Caballo sea la noche, Alejandro Morellón

No hay resuello. Fogonazo mantenido de esta escritura armada en lo simbólico: en su intersección con lo onírico, en su derramarse sobre lo precario. Entiéndase: lo precario que se hipertrofia hacia una explosión exuberante. Armada, pues, con toda la infantería narrativa. Oficio: lo que acerca al contador de historias y al mago, el discurso replegándose y desplegándose en lo hipnótico. De ahí el manantial hablando un lenguaje resquebrajado, laberíntico, oscuramente luminoso.

Alejandro Morellón es un estilo y no se me ocurre mejor manera de atestiguar el éxito literario. Los costurones largos se ven como cuchilladas en el lienzo de la noche. Como pasos en falso sobre la arena. Morellón, su escritura, es larga, dúctil, es un baile con el pretexto de una historia o una historia que pretexta un baile.

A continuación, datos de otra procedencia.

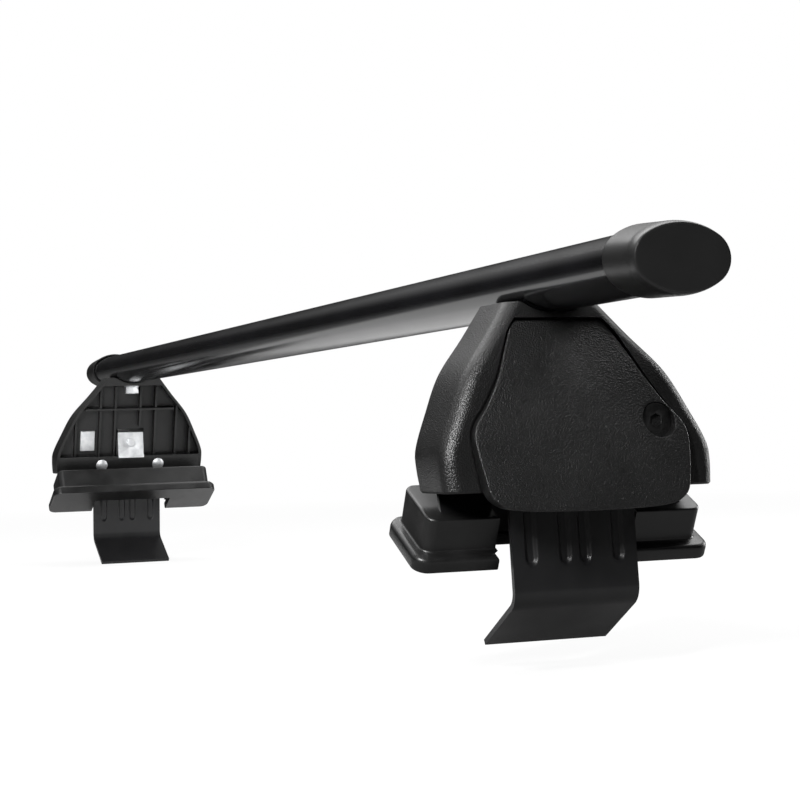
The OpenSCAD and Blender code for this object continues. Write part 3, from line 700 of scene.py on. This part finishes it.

La literatura apabulla porque no precisa más andamiaje discursivo que ella misma. Ni filosofa ni dogmatiza. Huye en desbandada de la tentación de ser algo más. De ordenar el mundo. Si se ordena, el mundo se torna abismo. Desordenado, se le respeta. Se le ama. Literatura es amor por la irremisible nulidad de todo cuanto la excede. En un salto solitario, ella misma se excede. No hay resuello.

Literatura. Una literatura de salvación, de muleta, literatura terapéutica que brinda con las musas por uno mismo en una conversación que presenciamos entre el asombro y el sigilo. Expiación, redención. Literatura farmacológica de los instintos, una descarga de puro nervio directa al corazón de la noche. El desgarro ofrece una visión única, un detalle nuevo de lo viejo, el hombre que adorna al yo tiritando de circunstancia, tembloroso de anécdota, grávido de sí mismo. De ahí la urgencia de aligerarse, de desplomarse en un estornudo febril de palabras, de intensificar su inexistencia como única forma de existir. La quiebra mayor es la gran oportunidad de desgajarse del mundo y volver a él tonificado. Unas vacaciones en el infiernillo del recuerdo, deseo y culpa salivándose, salvándose. La literatura es la carroñera que se alimenta de este marasmo. El lector, carroñero también, asiste, cata, degusta, asiente o hace una mueca de disgusto: lee. Creación y lectura son las grandes carroñeras buscando redimirse.

Caballo sea la noche me parece un intento de hacerse un ovillo, de volver a la nuez, a la indivisibilidad del origen. Para llegar allí es preciso desandarse, atravesar un desierto de recuerdos hacia esa orilla sin tiempo entre la memoria, la ensoñación y un acto de sometimiento a nuestra violencia natural, nuestro último esplendor.

La tentación del lenguaje. El exceso de nada, el rodeo ampuloso, la cicatriz del mundo entre las hojas. Escribir es puro juego, vivir es otro tanto. Y nada más estimulante que jugar por jugar, sin arraigo verdadero, por una lucidez azarosa, hermosa, llamando a las cosas por un nombre anterior a ellas. Así el lenguaje es puente entre dos vacíos. Este desviarse a conciencia consiente en la única intriga narrativa que deja ilesa el huracán lírico y freudiano. La carta. El asunto. El caso. Lo innombrable. Alan. Óscar. Rosa. Y Marcelo. La elipsis es juguetona, rabiosa, no oculta que hay poco que ocultar. Ese vicio escritural de estirarse como un saludo al sol en la mañana del folio, tan cine de autor, quizás demasiado visible, demasiado evidente, pero poderoso de imágenes y una belleza perturbadora. Nuestro Slimani borboteando verbo. El caso es monstruoso y a la vez –y esto lo hace doblemente monstruoso– puro. Hay una pureza flotando como un cuchillo a punto de hundirse en la noche. La moralidad puesta a prueba: «porque si la tiniebla se hizo fue por la mirada sobre el acto, no por el acto en sí mismo» (p. 85). Tanta espera termina afeando el desenlace, rebajándolo, (y quizás no sea el desenlace sino nuestra mirada sobre él), lo que parece una honda revelación: lo puro es el juego, no su razón. Y, cómo no, el debate sobre si aberración o incomprensión, sobre si abominación o claridad. En este dilema insoluble radica todo el peso de esta novela. Y también su éxito.